论文题目:Activity promotion of core and shell in multifunctional core-shell Co2P@NC electrocatalyst by secondary metal doping for water electrolysis and Zn-air batteries

论文作者:Xianwei Lv, Weishan Xu, Wenwen Tian, Haoyu Wang, Zhongyong Yuan*

发表期刊:Small, 17(38), 2101856, 2021   

Abstract: 

Developing cost-efficient multifunctional electrocatalysts is highly  critical for the integrated electrochemical energy-conversion systems  such as water electrolysis based on hydrogen/oxygen evolution reactions  (HER/OER) and metal-air batteries based on OER/oxygen reduction  reactions (ORR). The core-shell structured materials with transition  metal phosphide as the core and nitrogen-doped carbon (NC) as the shell  have been known as promising HER electrocatalysts. However, their  oxygen-related electrocatalytic activities still remain unsatisfactory,  which severely limits their further applications.
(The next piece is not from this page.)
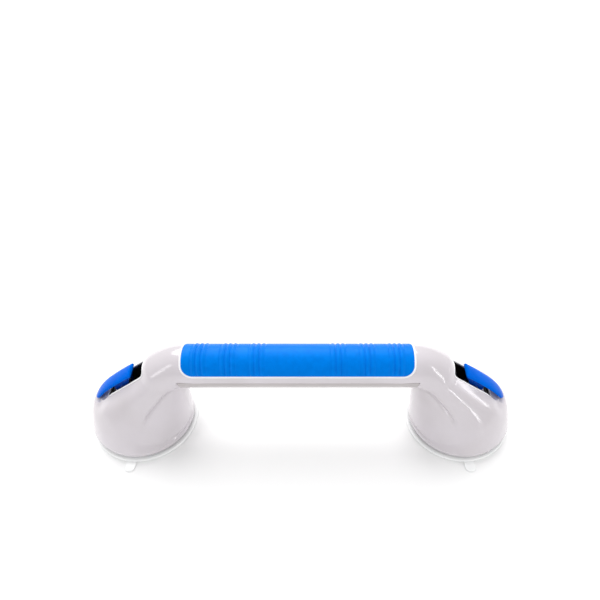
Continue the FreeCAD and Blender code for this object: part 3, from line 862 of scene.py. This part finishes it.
@dataclass
class Lever:
    """A blue cam lever: a crowned top with a rounded tip and rounded sides, two ears and two cams."""

    tail: float = 19.2
    tip: float = 40.0
    half_width: float = 7.7
    top: float = 7.8
    peak: float = 14.0
    thickness: float = 2.4
    tip_radius: float = 15.0
    dome: float = 1.0
    ear_thickness: float = 2.3
    ear_end: float = 5.5
    cam_radius: float = 6.69
    cam_offset: float = 2.67
    cam_lead: float = math.radians(30.0)
    rows: int = 110
    around: int = 64

    def crown(self, along: np.ndarray) -> np.ndarray:
        """Give the height of the lever's top: a slow fall to the tail and a faster one to the tip."""
        past = along - self.peak
        return self.top - np.where(past > 0.0, 0.0050, 0.0016) * past ** 2

    def plate(self) -> Surface:
        """Make the top plate from rounded-rectangle slices that close in towards both ends.

        Each slice is a power curve: the fifth power of the share across and the fourth power of the share
        up add up to one. The half width follows a rounded curve at the tip and a circle at the tail.

        Returns:
            The plate in the lever's frame.
        """
        share = np.linspace(0.0, 1.0, self.rows)
        ease = 0.5 - 0.5 * np.cos(math.pi * share)
        along = -self.tail + (self.tail + self.tip) * (0.6 * ease + 0.4 * share)
        from_tip = np.clip((along - (self.tip - self.tip_radius)) / self.tip_radius, 0.0, 1.0)
        from_tail = np.clip((-self.tail + 1.6 - along) / 1.6, 0.0, 1.0)
        close_tip = np.sqrt(np.maximum(1.0 - from_tip ** 2.6, 0.0))
        close_tail = np.sqrt(np.maximum(1.0 - from_tail ** 2, 0.0))
        width = self.half_width * close_tip * (0.86 + 0.14 * close_tail)
        thick = self.thickness / 2.0 * (0.35 + 0.65 * close_tip) * (0.3 + 0.7 * close_tail)
        width, thick = np.maximum(width, 0.02), np.maximum(thick, 0.02)
        turn = np.linspace(0.0, 2.0 * math.pi, self.around, endpoint=False)[None, :]
        cosine, sine = np.cos(turn), np.sin(turn)
        across = width[:, None] * signed_power(cosine, 2.0 / 5.0)
        lift = signed_power(sine, 2.0 / 4.0)
        dome = self.dome * (1.0 - (across / self.half_width) ** 2)
        core = (self.crown(along) - self.thickness / 2.0)[:, None]
        height = core + thick[:, None] * lift + dome * (lift > 0.0)
        return Surface.from_rings(np.stack([along[:, None] + 0.0 * across, across, height], axis=-1))

    def ear(self, sign: int) -> Surface:
        """Make one ear: a side plate that deepens from the lever's tail to the pin."""
        under = self.top - self.thickness - 0.6
        profile = np.array([
            (-self.tail + 0.6, under), (-self.tail + 0.6, under - 0.8),
            (-12.5, 2.0), (-8.0, -1.4), (-5.0, -3.0),
            (self.ear_end - 0.8, -3.0), (self.ear_end, -2.2), (self.ear_end - 3.0, under),
        ])
        outer = sign * (self.half_width - 0.9)
        inner = sign * (self.half_width - self.ear_thickness)
        ways = profile - profile.mean(axis=0)
        length = np.linalg.norm(ways, axis=1)[:, None]
        steps = ((outer, 0.35), (outer - sign * 0.35, 0.0), (inner + sign * 0.2, 0.0), (inner, 0.2))
        slices = [np.insert(profile - inset * ways / length, 1, across, axis=1) for across, inset in steps]
        return Surface.from_rings(np.stack(slices))

    def cam(self, sign: int) -> Surface:
        """Make one cam: a disc off the pin's centre, which lifts the stem as the lever closes."""
        heading = LEVER_SLOPE - math.pi / 2.0 + self.cam_lead
        middle = self.cam_offset * np.array([math.cos(heading), math.sin(heading)])
        turn = np.linspace(0.0, 2.0 * math.pi, 64, endpoint=False)
        circle = np.column_stack([np.cos(turn), np.sin(turn)])
        outer, inner = self.half_width - 1.1, self.half_width - self.ear_thickness - 0.05
        steps = ((outer, 0.3), (outer - 0.3, 0.0), (inner + 0.3, 0.0), (inner, 0.3))
        slices = [np.insert(middle + (self.cam_radius - bevel) * circle, 1, sign * across, axis=1)
                  for across, bevel in steps]
        return Surface.from_rings(np.stack(slices))

    def build(self, side: Side, finish: bpy.types.Material,
              shaded: bpy.types.Material) -> tuple[bpy.types.Object, bpy.types.Object]:
        """Make one lever at its end of the bar.

        Args:
            side: Which end of the bar.
            finish: The top plate's material.
            shaded: The material of the ears and cams under it, painted navy for the shade under the top
                plate.

        Returns:
            The top plate, and the ears with their cams.
        """
        under = [shape for sign in (-1, 1) for shape in (self.ear(sign), self.cam(sign))]
        pieces = []
        for name, whole, material in (("lever_skin", self.plate(), finish),
                                      ("lever_ears", Surface.joined(under), shaded)):
            placed = to_station(Surface(lever_to_station(whole.points), whole.faces), side)
            piece = placed.to_object(f"{side.word}_{name}", material)
            sharpen(piece, 40.0)
            pieces.append(piece)
        return pieces[0], pieces[1]


@dataclass
class Cup:
    """A pale rubber cup: a rounded lip, a thin sloping skin, a boss for the stem and two pull tabs."""

    radius: float = 51.5
    around: int = 180
    tab_turn: float = math.radians(5.0)
    tab_width: float = 10.0
    tab_length: float = 10.5

    def profile(self) -> np.ndarray:
        """List the cup's section from the middle of its underside, out round the lip and back to the boss."""
        lip_turn = np.linspace(-0.5 * math.pi, 0.5 * math.pi, 9)
        lip = np.column_stack([self.radius - 1.7 + 1.7 * np.cos(lip_turn), 1.7 + 1.7 * np.sin(lip_turn)])
        under = np.array([(0.4, 3.0), (12.5, 3.0), (30.0, 1.8), (41.5, 0.9), (44.5, 0.1)])
        over = np.array([(46.5, 3.3), (43.0, 3.1), (30.0, 4.0), (15.5, 5.4), (13.2, 6.2), (12.6, 7.5),
                         (12.4, 10.2), (11.6, 11.0), (4.2, 11.0), (4.1, 8.1), (0.4, 8.1)])
        return np.vstack([under, lip, over])

    def build(self, side: Side, finish: bpy.types.Material) -> bpy.types.Object:
        """Turn the section into a cup and add its tabs.

        Args:
            side: Which end of the bar.
            finish: The cup's material.

        Returns:
            The cup.
        """
        turn = np.linspace(0.0, 2.0 * math.pi, self.around, endpoint=False)
        shapes = [Surface.from_rings(turned(self.profile(), turn)), self.tab(-1), self.tab(1)]
        cup = to_station(Surface.joined(shapes), side).to_object(f"{side.word}_cup_skin", finish)
        sharpen(cup, 50.0)
        return cup

    def tab(self, sign: int) -> Surface:
        """Make one pull tab: a thin strip from the lip that widens a little to its rounded end."""
        share = np.linspace(0.0, 1.0, 26)
        reach = self.radius - 3.0 + share * (self.tab_length + 3.0)
        width = self.tab_width / 2.0 * (0.95 + 0.12 * share) * np.sqrt(np.maximum(1.0 - share ** 7, 0.0004))
        turn = np.linspace(0.0, 2.0 * math.pi, 32, endpoint=False)[None, :]
        across = width[:, None] * signed_power(np.cos(turn), 0.4)
        ridge = 0.35 * np.exp(-((share - 0.86) / 0.06) ** 2)[:, None]
        lift = signed_power(np.sin(turn), 0.5)
        height = 0.95 + (0.75 + ridge) * lift
        heading = sign * (math.pi / 2.0 - self.tab_turn)
        along = reach[:, None] + 0.0 * across
        x = along * math.cos(heading) - across * math.sin(heading)
        y = along * math.sin(heading) + across * math.cos(heading)
        return Surface.from_rings(np.stack([x, y, height], axis=-1))


@dataclass
class Studio:
    """A pale floor, soft lights and the camera."""

    focal_share: float = 417.0 / 600.0
    distance: float = 0.430
    elevation: float = math.radians(58.0)
    aim_x: float = 0.015
    shift_x: float = -0.0265
    shift_y: float = 0.1953
    floor_reach: float = 6.0
    surroundings: float = 0.68
    sun_power: float = 2.25
    sun_spread: float = math.radians(50.0)
    sun_tilt: tuple = (math.radians(-38.0), math.radians(-10.0), 0.0)

    def camera(self) -> None:
        """Stand the camera in front of the bar, looking down at it."""
        data = bpy.data.cameras.new("camera")
        data.sensor_width = 36.0
        data.lens = data.sensor_width * self.focal_share
        data.shift_x, data.shift_y = self.shift_x, self.shift_y
        data.clip_start = 0.01
        camera = add_object("camera", data)
        camera.location = (self.aim_x, -self.distance * math.cos(self.elevation),
                           self.distance * math.sin(self.elevation))
        camera.rotation_euler = (math.pi / 2.0 - self.elevation, 0.0, 0.0)
        bpy.context.scene.camera = camera

    @staticmethod
    def strip(name: str, start: tuple, end: tuple, aim: tuple, width: float, power: float) -> None:
        """Hang one narrow softbox between two points.

        Args:
            name: The light's name.
            start: One end of its long middle line, in metres.
            end: The other end.
            aim: The point it faces.
            width: Its width in metres.
            power: Its power in watts.
        """
        middle = (Vector(start) + Vector(end)) / 2.0
        data = bpy.data.lights.new(name, "AREA")
        data.shape = "RECTANGLE"
        data.size, data.size_y = width, (Vector(end) - Vector(start)).length
        data.energy = power
        away = (middle - Vector(aim)).normalized()
        beside = (Vector(end) - Vector(start)).cross(away).normalized()
        turn = Matrix((beside, away.cross(beside), away)).transposed().to_4x4()
        lamp = add_object(name, data)
        lamp.matrix_world = Matrix.Translation(middle) @ turn

    def build(self) -> None:
        """Set up the floor, the lights, the surroundings and the camera."""
        mesh = bpy.data.meshes.new("floor")
        reach = self.floor_reach
        corners = [(-reach, -reach, 0), (reach, -reach, 0), (reach, reach, 0), (-reach, reach, 0)]
        mesh.from_pydata(corners, [], [(0, 1, 2, 3)])
        floor = add_object("floor", mesh)
        paper = bpy.data.materials.new("pale_paper")
        paper.use_nodes = True
        shader = paper.node_tree.nodes["Principled BSDF"]
        shader.inputs["Base Color"].default_value = linear("FAFAFA")
        shader.inputs["Roughness"].default_value = 0.9
        mesh.materials.append(paper)
        world = bpy.data.worlds.new("studio")
        bpy.context.scene.world = world
        world.use_nodes = True
        background = world.node_tree.nodes["Background"]
        background.inputs["Color"].default_value = linear("FFFFFF")
        background.inputs["Strength"].default_value = self.surroundings
        sun = bpy.data.lights.new("overhead_sun", "SUN")
        sun.energy = self.sun_power
        sun.angle = self.sun_spread
        lamp = add_object("overhead_sun", sun)
        lamp.rotation_euler = self.sun_tilt
        self.strip("right_strip", (0.55, -0.24, 0.48), (0.52, -0.48, 0.05), (0.13, -0.02, 0.07), 0.03, 0.45)
        self.strip("side_strip", (0.74, 0.09, 0.18), (0.74, -0.09, 0.19), (0.16, -0.02, 0.06), 0.03, 0.09)
        self.strip("left_strip", (-0.43, -0.27, 0.53), (-0.62, -0.36, 0.19), (-0.11, -0.01, 0.09), 0.12, 0.4)
        self.camera()
        bpy.context.scene.view_settings.view_transform = "Standard"


def dress(obj: bpy.types.Object, body: str, slot: str, *nodes: str) -> None:
    """Make a piece ride on a body and stand for its CAD nodes.

    Args:
        obj: The piece.
        body: The body it moves with.
        slot: The record's material slot; not used.
        nodes: The CAD nodes that it stands for.
    """
    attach(obj, body)
    if nodes:
        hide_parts(*nodes)
    LOG.info("%s rides on %s", obj.name, body)


def finish_hidden_nodes(steel: bpy.types.Material, white: bpy.types.Material) -> None:
    """Give the CAD nodes that still show their finishes."""
    steel_words = ("stem", "stud_disc", "pivot_pin", "spring_collar", "release_spring", "cam_plate", "screws")
    for name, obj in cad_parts.items():
        for socket in obj.material_slots:
            socket.material = steel if name.endswith(steel_words) else white


def main() -> None:
    """Build every piece and the studio."""
    logging.basicConfig(level=logging.INFO)
    white, tpr, blue = WHITE_ABS.build(), BLUE_TPR.build(), BLUE_ABS.build()
    black, rubber, steel = BLACK_ABS.build(), CUP_RUBBER.build(), ZINC_STEEL.build()
    lip_highlight, underside, navy = LIP_PAINTED_HIGHLIGHT_ABS.build(), UNDERSIDE_PAINTED_SHADE_ABS.build(), NAVY_PAINTED_SHADE_ABS.build()
    finish_hidden_nodes(steel, white)
    grip = Grip()
    right = Surface.from_rings(Shell().half() + np.array([BAR.axis_reach, 0.0, 0.0]))
    probe = right.to_object("probe", white)
    bpy.context.view_layer.update()
    edge = WELL.outline(0.0)
    rim = surface_heights(probe, edge)
    bpy.data.objects.remove(probe)
    dress(Shell().build(white), "housing", "white_abs", "upper_shell")
    lips = [grip.lip()]
    for side in Side:
        path = lever_to_station(np.column_stack([edge, rim]))
        out = np.tile([math.sin(LEVER_SLOPE), 0.0, math.cos(LEVER_SLOPE)], (len(path), 1))
        lips.append(to_station(Bead().along(path, out), side))
        tub = to_station(WELL.tub(rim), side).to_object(f"{side.word}_well_tub", black)
        dress(tub, "housing", "black_abs", f"{side.word}_lever_well")
        # The ears and cams take the navy finish, a painted shade.
        plate, ears = Lever().build(side, blue, navy)
        dress(plate, f"{side.word}_lever_body", "blue_abs", f"{side.word}_lever")
        dress(ears, f"{side.word}_lever_body", "blue_abs")
        cup = Cup().build(side, rubber)
        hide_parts(f"{side.word}_suction_cup")
        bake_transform(cup)
        LOG.info("%s bends between the housing and its stem", cup.name)
    # The lips' pale finish is a painted highlight.
    dress(Surface.joined(lips).to_object("shell_lips", lip_highlight), "housing", "white_abs")
    # The handle's underside takes the darker ABS, a painted shade.
    dress(LowerShell().build(underside), "housing", "white_abs", "lower_shell")
    dress(grip.build(tpr), "housing", "blue_tpr", "grip_pad")
    Studio().build()


if __name__ == "__main__":
    main()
Herein an effective  strategy to improve the core and shell performances of core-shell  Co2P@NC electrocatalysts through secondary metal (e.g., Fe, Ni, Mo, Al,  Mn) doping (termed M-Co2P@M-N-C) is reported. The as-synthesized  M-Co2P@M-N-C electrocatalysts show multifunctional HER/OER/ORR  activities and good integrated capabilities for overall water splitting  and Zn-air batteries. Among the M-Co2P@M-N-C catalysts, Fe-Co2P@Fe-N-C  electrocatalyst exhibits the best catalytic activities, which is closely  related to the configuration of highly active species (Fe-doping Co2P  core and Fe-N-C shell) and their subtle synergy, and a stable carbon  shell for outstanding durability. Combination of electrochemical-based  in situ Fourier transform infrared spectroscopy with extensive  experimental investigation provides deep insights into the origin of the  activity and the underlying electrocatalytic mechanisms at the  molecular level.